• **Written instruction**
Retype everything from the line that contains "outer_cup();" down to the line that contains "imported = [obj", inclusive, without altering or adding anything.

• **Source material**

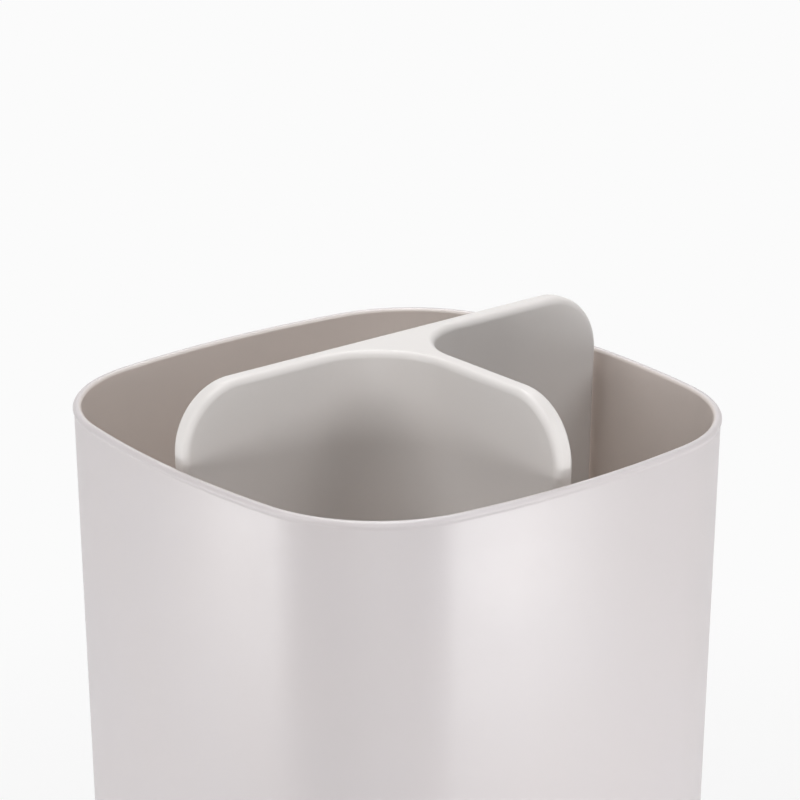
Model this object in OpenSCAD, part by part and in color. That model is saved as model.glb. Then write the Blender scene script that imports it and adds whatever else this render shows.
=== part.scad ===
// Toothbrush holder: a soft square cup with a lift-out drain plate that carries a three-winged divider.
// Sizes are in millimetres. +Z is up and -Y is the front. The origin is on the surface that the holder
// stands on, under the middle of the cup.

/* [Cup] */
// Width of the cup across its lip
cup_w = 91.4; // [87:0.2:97]
// Height of the cup from its underside to the top of its lip
cup_h = 107; // [90:1:130]
// Width of the cup at its underside, before the bottom edge is rounded
base_w = 86.8; // [84:0.2:90]
// Radius of the gentle bow of each side, seen from above
side_r = 160; // [130:1:240]
// Radius of the upright corners at the lip, seen from above
corner_r = 24; // [20:0.1:28]
// Thickness of the wall where it meets the floor
wall_t = 2; // [1.6:0.1:3]
// Thickness of the floor
floor_t = 2.4; // [2:0.1:5]
// Thickness of the lip
lip_t = 1.4; // [1.3:0.1:2.2]
// How far the lip stands out from the wall below it
lip_out = 0.2; // [0.1:0.05:0.6]
// Height of the lip's upright face, between its rounded top and the step under it
lip_h = 0.1; // [0.1:0.05:4]
// Radius along both edges of the lip
lip_r = 0.6; // [0.2:0.05:0.65]
// Radius of the bottom edge outside
base_r = 3.5; // [2:0.1:5]
// Radius between the wall and the floor inside
floor_r = 3; // [1:0.1:4]

/* [Divider] */
// Thickness of the wings
wing_t = 3.6; // [2.6:0.1:4.4]
// Height of the wings' top above the lip
wing_rise = 12; // [5:0.5:25]
// Gap between the end of the left wing and the cup's wall
wing_gap = 1.2; // [0.5:0.1:2]
// Gap between the ends of the right and the front wing and the cup's wall
short_gap = 2.2; // [0.5:0.1:3]
// Radius of each wing's upper outer corner
wing_r = 10.5; // [4:0.5:20]
// Radius along the edges of the wings
edge_r = 1.2; // [0.5:0.1:1.3]
// How far the front wing stands to the left of the middle
front_shift = 1.1; // [0:0.1:4]
// Radius of the larger web, between the front wing and the left wing
left_web_r = 13; // [5:0.5:16]
// Radius of the smaller web, between the front wing and the right wing
right_web_r = 11; // [2:0.5:13]
// Length of the tongue under each wing
tongue_w = 12; // [8:0.5:16]
// Depth of each tongue
tongue_h = 6; // [3:0.1:7]
// How far the faces of a tongue stand in from the faces of its wing
tongue_step = 0.6; // [0.3:0.1:0.8]
// Distance from the middle of the cup to the middle of each tongue
tongue_at = 26; // [20:0.5:28]

/* [Drain plate] */
// Thickness of the plate
plate_t = 2.4; // [2:0.1:3.6]
// Gap between the edge of the plate and the cup's wall
plate_gap = 0.6; // [0.3:0.1:1.5]
// Height of the space under the plate
leg_h = 5; // [4:0.5:12]
// Diameter of the legs
leg_d = 6; // [4:0.5:7]
// Distance from the legs to the edge of the plate
leg_edge = 2.4; // [1.6:0.1:3.4]
// Width of the drain slots
slot_w = 2.6; // [1.6:0.1:3.4]
// Length of the drain slots
slot_l = 17; // [10:0.5:17]
// Distance between the middles of neighbouring drain slots
slot_pitch = 8; // [6.5:0.1:8.4]
// Least distance from the middle of the outermost drain slot to the edge of the plate
slot_rim = 8; // [6:0.1:9]
// Distance from the divider's long wall to the near ends of the drain slots
slot_land = 5.4; // [4:0.1:6]
// Thickness of the walls of the sockets that take the tongues
socket_t = 1.2; // [0.8:0.1:1.6]
// Clearance round a tongue in its socket
tongue_gap = 0.2; // [0.1:0.05:0.4]

/* [Feet] */
// Diameter of the feet
foot_d = 10; // [7:0.5:13]
// Height of the feet, with the part that is sunk into the cup
foot_h = 2; // [1.6:0.1:2.4]
// How far the feet stand out of the cup's underside
foot_out = 1; // [0.8:0.1:1.2]
// Radius of the lower edge of the feet
foot_r = 0.4; // [0.2:0.1:0.6]
// Distance from the feet to the rounded bottom edge of the cup
foot_edge = 3; // [1.5:0.1:5]
// Clearance round a foot in its socket
foot_gap = 0.1; // [0.05:0.05:0.2]

/* [Hidden] */

// Overrun of every cut past the face that it opens
over = 1;
// Segments of a full turn, and of the small circles that round the edges
round_steps = 360;
edge_steps = 48;
// Straight steps along one bowed side, one upright corner and one rounded edge of the cup
side_steps = 6;
corner_steps = 10;
arc_steps = 4;
left = -1;
right = 1;
front = -1;
back = 1;
quarter = 90;

cup_colour = [0.88, 0.86, 0.84];
divider_colour = [0.94, 0.93, 0.92];
foot_colour = [0.62, 0.60, 0.58];

// Heights, from the surface that the holder stands on
cup_z = foot_out;
cup_top = cup_z + cup_h;
floor_z = cup_z + floor_t;
lip_z = cup_top - lip_r;
plate_z = floor_z + leg_h;
seat_z = plate_z + plate_t;
wing_top = cup_top + wing_rise;

// The soft square that runs along the middle of the lip: four bowed sides and four round corners.
// Every level of the cup is this outline, grown or shrunk by an offset.
lip_mid = cup_w / 2 - lip_t / 2;
side_c = side_r - lip_mid;
corner_c = (sqrt(2 * pow(side_r - corner_r, 2) - pow(side_c, 2)) - side_c) / 2;
side_half = atan2(corner_c, corner_c + side_c);

// Offsets of the wall's outer face at its foot and top, and of its inner face at the floor
foot_off = base_w / 2 - lip_mid;
rim_off = lip_t / 2 - lip_out;
function wall_out(z) = foot_off + (rim_off - foot_off) * (z - cup_z) / cup_h;
floor_off = wall_out(floor_z) - wall_t;
function wall_in(z) = floor_off + (-lip_t / 2 - floor_off) * (z - floor_z) / (lip_z - floor_z);

// Drain slots that fit on each side of the middle, in the front half and in the back half
slot_count = floor((lip_mid + wall_in(plate_z) - plate_gap - slot_rim) / slot_pitch);

// How far the wall's two faces lean out, in degrees
lean_out = atan((rim_off - foot_off) / cup_h);
lean_in = atan((-lip_t / 2 - floor_off) / (lip_z - floor_z));

// Places of the legs and the feet on the diagonals
leg_at = corner_c + (corner_r + wall_in(plate_z) - plate_gap - leg_edge - leg_d / 2) * cos(quarter / 2);
foot_at = corner_c + (corner_r + wall_out(cup_z) - base_r - foot_edge - foot_d / 2) * cos(quarter / 2);
tongue_t = wing_t - 2 * tongue_step;

// Points along a round from one angle to another
function arc(middle, radius, from, to, steps) = [
  for (i = [0 : steps])
    let (a = from + (to - from) * i / steps)
      middle + radius * [cos(a), sin(a)]
];

// A list without its last point, because the next stretch starts there
function but_last(points) = [for (i = [0 : len(points) - 2]) points[i]];
function turned(point, turns) = let (a = quarter * turns)
  [point[0] * cos(a) - point[1] * sin(a), point[0] * sin(a) + point[1] * cos(a)];

// The soft square grown by an offset, as points anticlockwise from the start of the right side
function soft_square(offset) = let (
  side = arc([-side_c, 0], side_r + offset, -side_half, side_half, side_steps),
  corner = arc([corner_c, corner_c], corner_r + offset, side_half, quarter - side_half, corner_steps)
) [for (turns = [0 : 3]) for (p = concat(but_last(side), but_last(corner))) turned(p, turns)];

// A vessel whose levels all follow the soft square. The section is a list of [offset, height] from the
// edge of its underside, over the lip, to the edge of its inner floor.
module vessel(section) {
  rings = [for (s = section) [for (p = soft_square(s[0])) [p[0], p[1], s[1]]]];
  n = len(rings[0]);
  last = len(section) - 1;
  walls = [
    for (i = [0 : last - 1], j = [0 : n - 1])
      let (a = i * n + j, b = i * n + (j + 1) % n)
        each [[a, a + n, b + n], [a, b + n, b]]
  ];
  underside = [for (j = [0 : n - 1]) j];
  inner_floor = [for (j = [0 : n - 1]) last * n + n - 1 - j];
  polyhedron([for (ring = rings) each ring], concat([underside], walls, [inner_floor]));
}

// Places something on the four diagonals at the same distance from both middle planes
module four_corners(reach) {
  for (x = [left, right], y = [front, back]) translate([x * reach, y * reach, 0]) children();
}

module outer_cup() {
  base_x = wall_out(cup_z + base_r) - base_r / cos(lean_out);
  fillet_x = wall_in(floor_z + floor_r) - floor_r / cos(lean_in);
  step_z = lip_z - lip_h - lip_out;
  section = concat(
    arc([base_x, cup_z + base_r], base_r, -quarter, -lean_out, arc_steps),
    [[wall_out(step_z), step_z], [lip_t / 2, step_z + lip_out]],
    arc([lip_t / 2 - lip_r, lip_z], lip_r, 0, quarter, arc_steps),
    arc([lip_r - lip_t / 2, lip_z], lip_r, quarter, 2 * quarter, arc_steps),
    arc([fillet_x, floor_z + floor_r], floor_r, -lean_in, -quarter, arc_steps)
  );
  color(cup_colour) difference() {
    vessel(section);
    translate([0, 0, cup_z - over]) four_corners(foot_at)
      cylinder(h = foot_h - foot_out + over, d = foot_d + 2 * foot_gap, $fn = round_steps);
  }
}

// A rectangle from x = 0 along +X, with its two far corners rounded
module round_end(length, width, radius) {
  translate([0, -width / 2]) square([length - radius, width]);
  translate([0, radius - width / 2]) square([length, width - 2 * radius]);
  for (side = [-1, 1]) translate([length - radius, side * (width / 2 - radius)])
    circle(r = radius, $fn = edge_steps);
}

// One wing along +X from the middle of the divider. Its end leans with the cup's wall.
module wing(gap) {
  corner_z = wing_top - wing_r;
  corner_x = lip_mid + wall_in(corner_z) - gap - wing_r / cos(lean_in);
  difference() {
    union() {
      translate([corner_x, 0, corner_z]) rotate([quarter, 0, 0])
        rotate_extrude($fn = round_steps) round_end(wing_r, wing_t, edge_r);
      translate([0, 0, corner_z]) rotate([quarter, 0, quarter])
        linear_extrude(corner_x) rotate(quarter) round_end(wing_r, wing_t, edge_r);
      translate([0, -wing_t / 2, seat_z]) cube([corner_x, wing_t, corner_z - seat_z]);
      translate([corner_x, 0, corner_z]) rotate([0, lean_in, 0]) mirror([0, 0, 1])
        linear_extrude(corner_z) round_end(wing_r, wing_t, edge_r);
    }
    translate([0, -wing_t, -seat_z]) cube([cup_w, 2 * wing_t, 2 * seat_z]);
  }
  translate([tongue_at - tongue_w / 2, -tongue_t / 2, seat_z - tongue_h])
    cube([tongue_w, tongue_t, tongue_h + edge_r]);
}

// The round web in the corner between the front wing and the long wall. Its upper edge is rounded too.
module web(side, radius) {
  reach = wing_t / 2 + radius;
  low = seat_z - over;
  translate([-front_shift, 0, 0]) difference() {
    translate([side < 0 ? -reach : 0, -reach, seat_z]) cube([reach, reach, wing_top - seat_z]);
    translate([side * reach, -reach, 0]) rotate_extrude($fn = round_steps) difference() {
      union() {
        translate([0, low]) square([radius, wing_top - low]);
        translate([0, wing_top - edge_r]) square([radius + edge_r, edge_r + over]);
      }
      translate([radius + edge_r, wing_top - edge_r]) circle(r = edge_r, $fn = edge_steps);
    }
  }
}

module divider() {
  color(divider_colour) {
    wing(short_gap);
    mirror([1, 0, 0]) wing(wing_gap);
    translate([-front_shift, 0, 0]) rotate(-quarter) wing(short_gap);
    web(left, left_web_r);
    web(right, right_web_r);
  }
}

// Stands something under each wing, with +X running out along the wing
module under_wings() {
  children();
  mirror([1, 0, 0]) children();
  translate([-front_shift, 0, 0]) rotate(-quarter) children();
}

// A straight block that follows a tongue, grown by a margin all round
module tongue_block(margin, low, high) {
  translate([tongue_at - tongue_w / 2 - margin, -tongue_t / 2 - margin, low])
    cube([tongue_w + 2 * margin, tongue_t + 2 * margin, high - low]);
}

// A slot with round ends, from y = 0 to its length
module drain_slot() {
  translate([-slot_w / 2, slot_w / 2]) square([slot_w, slot_l - slot_w]);
  for (y = [slot_w / 2, slot_l - slot_w / 2]) translate([0, y]) circle(d = slot_w, $fn = edge_steps);
}

module drain_plate() {
  color(divider_colour) difference() {
    union() {
      translate([0, 0, plate_z]) linear_extrude(plate_t) polygon(soft_square(wall_in(plate_z) - plate_gap));
      translate([0, 0, floor_z]) four_corners(leg_at)
        cylinder(h = leg_h + plate_t / 2, d = leg_d, $fn = round_steps);
      under_wings() tongue_block(tongue_gap + socket_t, floor_z, plate_z + plate_t / 2);
    }
    under_wings() tongue_block(tongue_gap, floor_z - over, seat_z + over);
    for (x = [left, right], y = [front, back], i = [0 : slot_count - 1])
      translate([x * slot_pitch * (i + 1), 0, plate_z - over]) mirror([0, y < 0 ? 1 : 0, 0])
        translate([0, wing_t / 2 + slot_land, 0]) linear_extrude(plate_t + 2 * over) drain_slot();
  }
}

module foot(x, y) {
  color(foot_colour) translate([x * foot_at, y * foot_at, 0]) rotate_extrude($fn = round_steps) {
    translate([foot_d / 2 - foot_r, foot_r]) circle(r = foot_r, $fn = edge_steps);
    square([foot_d / 2 - foot_r, foot_h]);
    translate([0, foot_r]) square([foot_d / 2, foot_h - foot_r]);
  }
}

outer_cup();
divider();
drain_plate();
foot(left, front);  // foot_front_left
foot(right, front);  // foot_front_right
foot(left, back);  // foot_back_left
foot(right, back);  // foot_back_right
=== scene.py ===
# %% [markdown]
# # A toothbrush holder
# The holder is a soft square cup in matte plastic. A whiter divider with three wings stands in it and
# rises above the lip, on a drain plate that lifts out with it. Four feet sit under the cup.
# This file builds what the eye sees, piece by piece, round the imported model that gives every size.

# %% [markdown]
# ## The frame
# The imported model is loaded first. Its boxes give the places and the overall sizes, so that nothing
# that follows has to be fitted afterwards. Everything is in metres, with +Z up and -Y to the front.

# %% Load the frame
import math
from contextlib import contextmanager

import bmesh
import bpy
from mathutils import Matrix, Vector


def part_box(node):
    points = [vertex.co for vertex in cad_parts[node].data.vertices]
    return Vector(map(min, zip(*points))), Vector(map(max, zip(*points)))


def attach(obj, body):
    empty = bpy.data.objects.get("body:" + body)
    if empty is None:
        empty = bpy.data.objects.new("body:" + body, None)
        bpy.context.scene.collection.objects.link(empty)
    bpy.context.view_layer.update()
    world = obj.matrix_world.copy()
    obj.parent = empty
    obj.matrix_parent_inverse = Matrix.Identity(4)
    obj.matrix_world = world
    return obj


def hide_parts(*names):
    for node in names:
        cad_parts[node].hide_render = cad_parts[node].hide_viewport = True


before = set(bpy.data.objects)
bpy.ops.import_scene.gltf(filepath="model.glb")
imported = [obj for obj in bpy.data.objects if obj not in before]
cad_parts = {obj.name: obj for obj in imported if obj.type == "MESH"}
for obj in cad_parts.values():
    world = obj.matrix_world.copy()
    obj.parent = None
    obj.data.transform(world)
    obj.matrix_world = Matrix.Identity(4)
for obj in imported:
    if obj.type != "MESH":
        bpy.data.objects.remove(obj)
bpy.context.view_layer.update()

MM = 0.001
QUARTER = math.pi / 2
scene = bpy.context.scene

cup_low, cup_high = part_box("outer_cup")
divider_low, divider_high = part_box("divider")
plate_low, plate_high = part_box("drain_plate")
print("cup", cup_low[:], cup_high[:])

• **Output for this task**
outer_cup();
divider();
drain_plate();
foot(left, front);  // foot_front_left
foot(right, front);  // foot_front_right
foot(left, back);  // foot_back_left
foot(right, back);  // foot_back_right
=== scene.py ===
# %% [markdown]
# # A toothbrush holder
# The holder is a soft square cup in matte plastic. A whiter divider with three wings stands in it and
# rises above the lip, on a drain plate that lifts out with it. Four feet sit under the cup.
# This file builds what the eye sees, piece by piece, round the imported model that gives every size.

# %% [markdown]
# ## The frame
# The imported model is loaded first. Its boxes give the places and the overall sizes, so that nothing
# that follows has to be fitted afterwards. Everything is in metres, with +Z up and -Y to the front.

# %% Load the frame
import math
from contextlib import contextmanager

import bmesh
import bpy
from mathutils import Matrix, Vector


def part_box(node):
    points = [vertex.co for vertex in cad_parts[node].data.vertices]
    return Vector(map(min, zip(*points))), Vector(map(max, zip(*points)))


def attach(obj, body):
    empty = bpy.data.objects.get("body:" + body)
    if empty is None:
        empty = bpy.data.objects.new("body:" + body, None)
        bpy.context.scene.collection.objects.link(empty)
    bpy.context.view_layer.update()
    world = obj.matrix_world.copy()
    obj.parent = empty
    obj.matrix_parent_inverse = Matrix.Identity(4)
    obj.matrix_world = world
    return obj


def hide_parts(*names):
    for node in names:
        cad_parts[node].hide_render = cad_parts[node].hide_viewport = True


before = set(bpy.data.objects)
bpy.ops.import_scene.gltf(filepath="model.glb")
imported = [obj for obj in bpy.data.objects if obj not in before]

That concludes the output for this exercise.